— Stated goal —
Can you restate the lines of the entries below, word for word, from the first one through the line that includes "bpy.data.objects.remove(old, do_unlink=True)"?

Data listing:
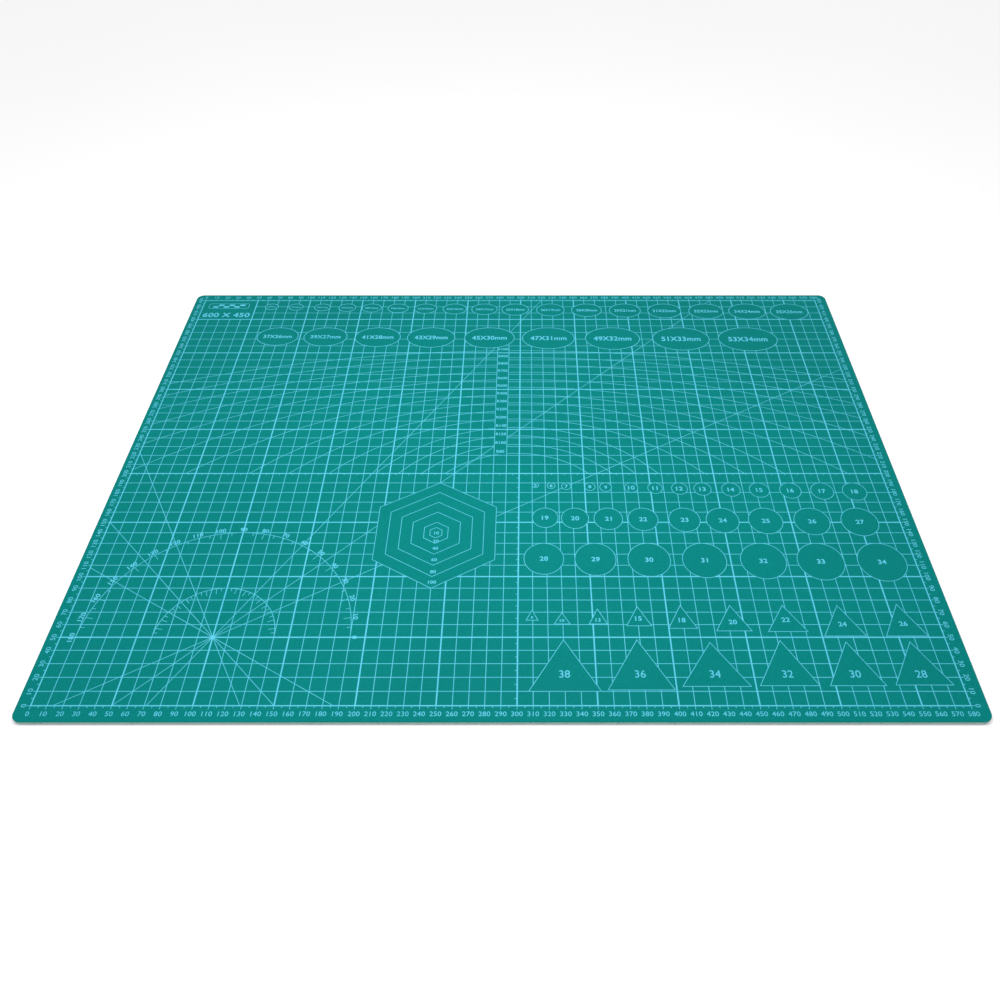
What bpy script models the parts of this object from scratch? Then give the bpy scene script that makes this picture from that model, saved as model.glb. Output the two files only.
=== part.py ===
"""Self healing cutting mat, A2 size: three PVC sheets fused into one laminate.

Units are metres and +Z is up. The origin is the centre of the underside, +X runs along
the long side, and +Y runs away from the person who cuts, who stands at the -Y side.
"""

import math

import bmesh
import bpy
from mathutils import Vector

# Driving dimensions
MAT_LENGTH = 0.600
MAT_DEPTH = 0.450
MAT_THICKNESS = 0.003
CORNER_RADIUS = 0.006
CORE_THICKNESS = 0.001
BOND_LINE = 0.00002  # height of the fused joint between two sheets
EDGE_ROUND = 0.00025  # the cutting die rolls the outer edges over by this much

# How finely the arcs are stepped
CORNER_STEPS = 12
EDGE_STEPS = 3

# Points closer than this are one point
WELD_DISTANCE = 0.000001

# Worked out from the driving dimensions
FACE_THICKNESS = (MAT_THICKNESS - CORE_THICKNESS) / 2 - BOND_LINE
FACE_MIDDLE = (MAT_THICKNESS - FACE_THICKNESS) / 2

GREEN_PVC = (0.001, 0.175, 0.166, 1.0)
DARK_GREEN_PVC = (0.001, 0.125, 0.118, 1.0)
PALE_PVC = (0.460, 0.620, 0.570, 1.0)


def clear_scene():
    for old in list(bpy.data.objects):
        bpy.data.objects.remove(old, do_unlink=True)


def plastic(name, colour, roughness):
    """A matt plastic with one colour."""
    material = bpy.data.materials.new(name)
    material.use_nodes = True
    shader = material.node_tree.nodes["Principled BSDF"]
    shader.inputs["Base Color"].default_value = colour
    shader.inputs["Roughness"].default_value = roughness
    shader.inputs["Metallic"].default_value = 0.0
    return material


def outline_points():
    """The mat's outline, anticlockwise, with a quarter circle at each corner."""
    points = []
    for quarter, (side_x, side_y) in enumerate(((1, 1), (-1, 1), (-1, -1), (1, -1))):
        centre = Vector((
            side_x * (MAT_LENGTH / 2 - CORNER_RADIUS),
            side_y * (MAT_DEPTH / 2 - CORNER_RADIUS),
        ))
        for step in range(CORNER_STEPS + 1):
            angle = math.radians(90) * (quarter + step / CORNER_STEPS)
            arm = Vector((math.cos(angle), math.sin(angle)))
            points.append(centre + CORNER_RADIUS * arm)
    return points


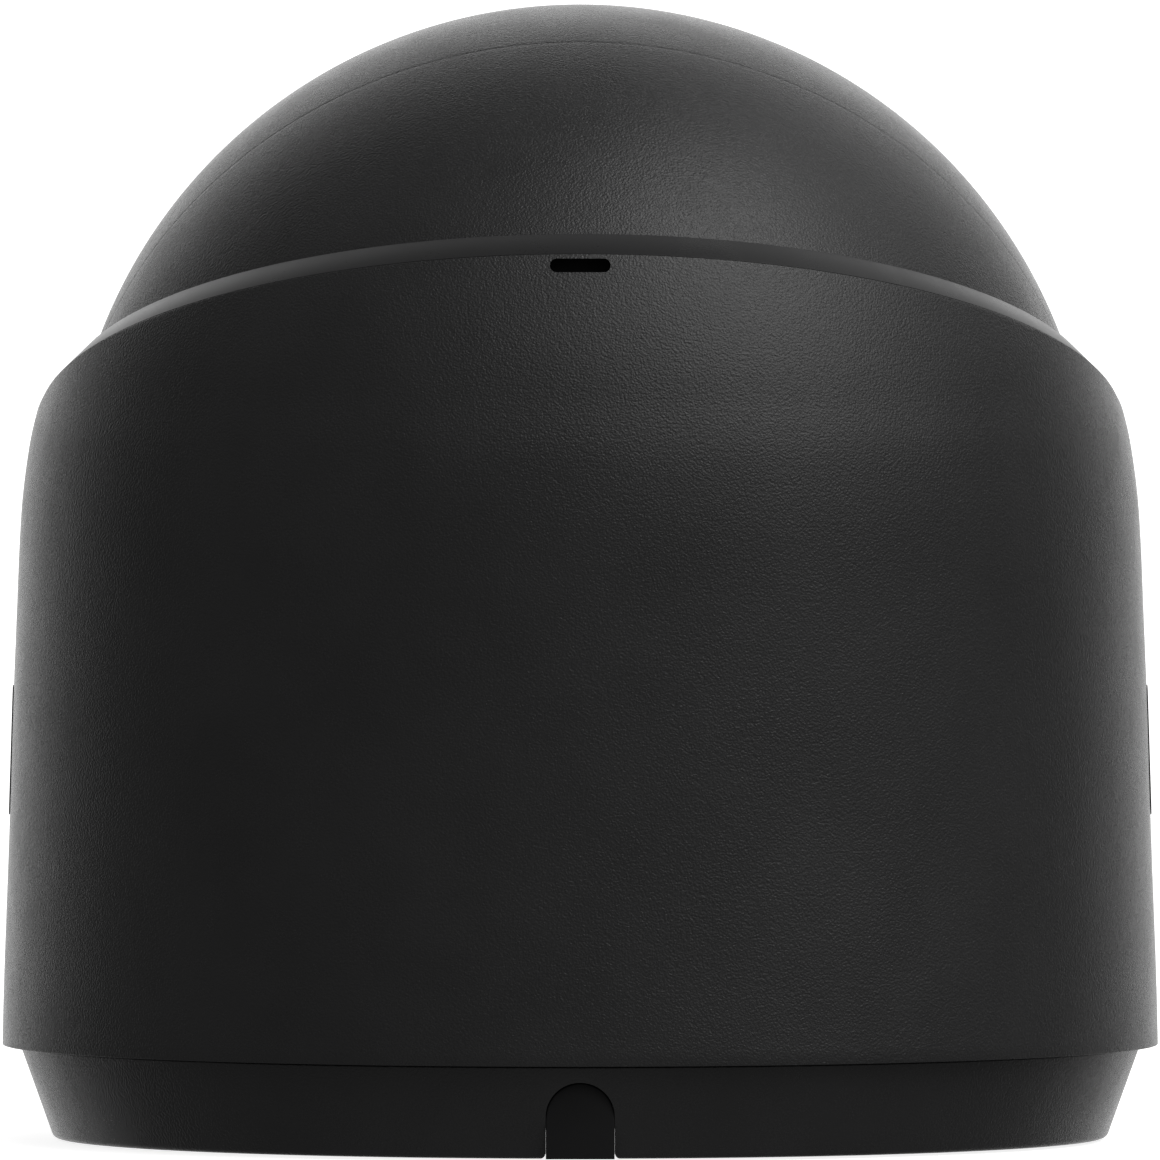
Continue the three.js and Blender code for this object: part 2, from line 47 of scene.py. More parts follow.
# ------------------------------------------------------------------ driving dimensions, as in the CAD
BALL_R = 38.24
BALL_Z = 46.08
LENS_EL = 23.0
SEAM = 1.42
SEAM_GAP = 0.028
TILT = 19.1
RING = Matrix.Translation((0, 0, BALL_Z)) @ Matrix.Rotation(TILT * DEG, 4, "X")
LENS = Matrix.Translation((0, 0, BALL_Z)) @ Matrix.Rotation((90 - LENS_EL) * DEG, 4, "X")
I4 = Matrix.Identity(4)
HOUSING_Z0 = 6.94
RIM_D = 7.832            # housing rim plane, along the ring axis
RING_D = 7.84


# ------------------------------------------------------------------ mesh helpers (millimetres in, metres out)
def mesh_object(name, verts, faces, smooth=35.0):
    me = bpy.data.meshes.new(name)
    me.from_pydata([tuple(v) for v in verts], [], [tuple(f) for f in faces])
    me.update()
    ob = bpy.data.objects.new(name, me)
    bpy.context.scene.collection.objects.link(ob)
    fix_normals(ob)
    shade(ob, smooth)
    return ob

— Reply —
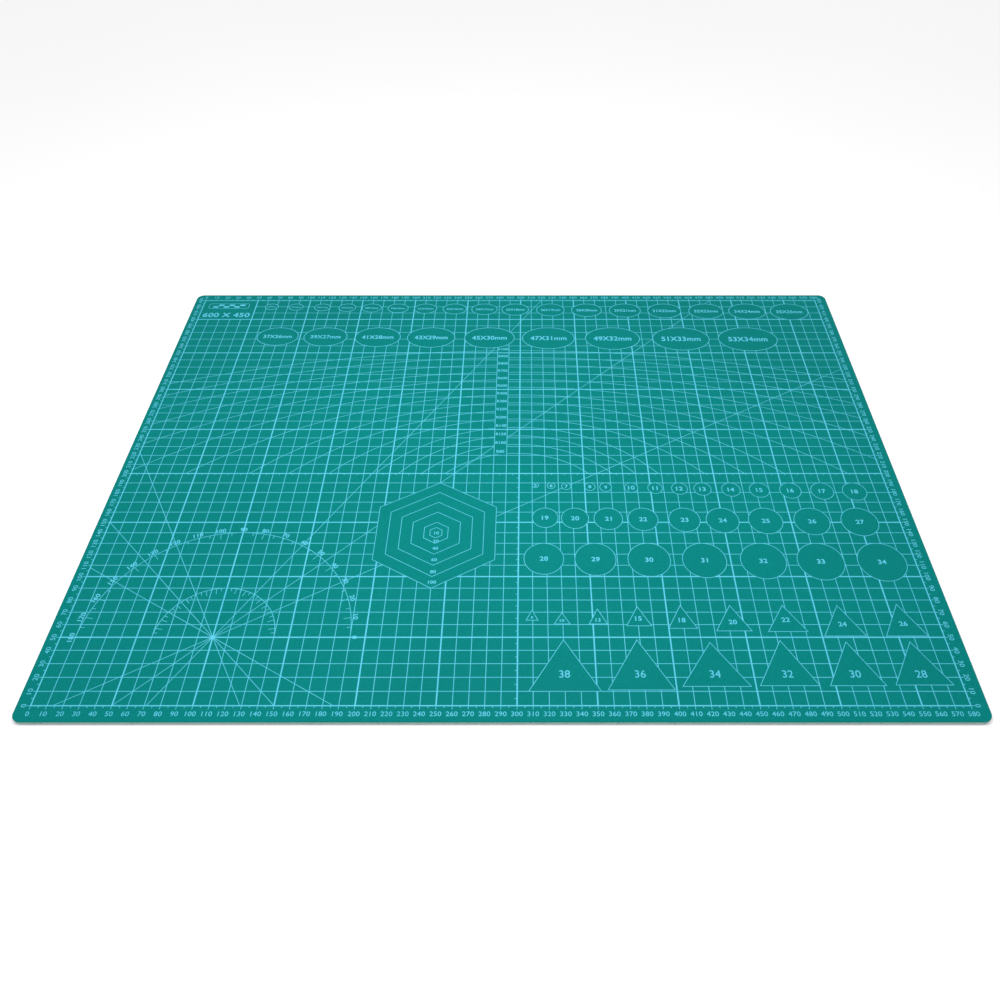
What bpy script models the parts of this object from scratch? Then give the bpy scene script that makes this picture from that model, saved as model.glb. Output the two files only.
=== part.py ===
"""Self healing cutting mat, A2 size: three PVC sheets fused into one laminate.

Units are metres and +Z is up. The origin is the centre of the underside, +X runs along
the long side, and +Y runs away from the person who cuts, who stands at the -Y side.
"""

import math

import bmesh
import bpy
from mathutils import Vector

# Driving dimensions
MAT_LENGTH = 0.600
MAT_DEPTH = 0.450
MAT_THICKNESS = 0.003
CORNER_RADIUS = 0.006
CORE_THICKNESS = 0.001
BOND_LINE = 0.00002  # height of the fused joint between two sheets
EDGE_ROUND = 0.00025  # the cutting die rolls the outer edges over by this much

# How finely the arcs are stepped
CORNER_STEPS = 12
EDGE_STEPS = 3

# Points closer than this are one point
WELD_DISTANCE = 0.000001

# Worked out from the driving dimensions
FACE_THICKNESS = (MAT_THICKNESS - CORE_THICKNESS) / 2 - BOND_LINE
FACE_MIDDLE = (MAT_THICKNESS - FACE_THICKNESS) / 2

GREEN_PVC = (0.001, 0.175, 0.166, 1.0)
DARK_GREEN_PVC = (0.001, 0.125, 0.118, 1.0)
PALE_PVC = (0.460, 0.620, 0.570, 1.0)


def clear_scene():
    for old in list(bpy.data.objects):
        bpy.data.objects.remove(old, do_unlink=True)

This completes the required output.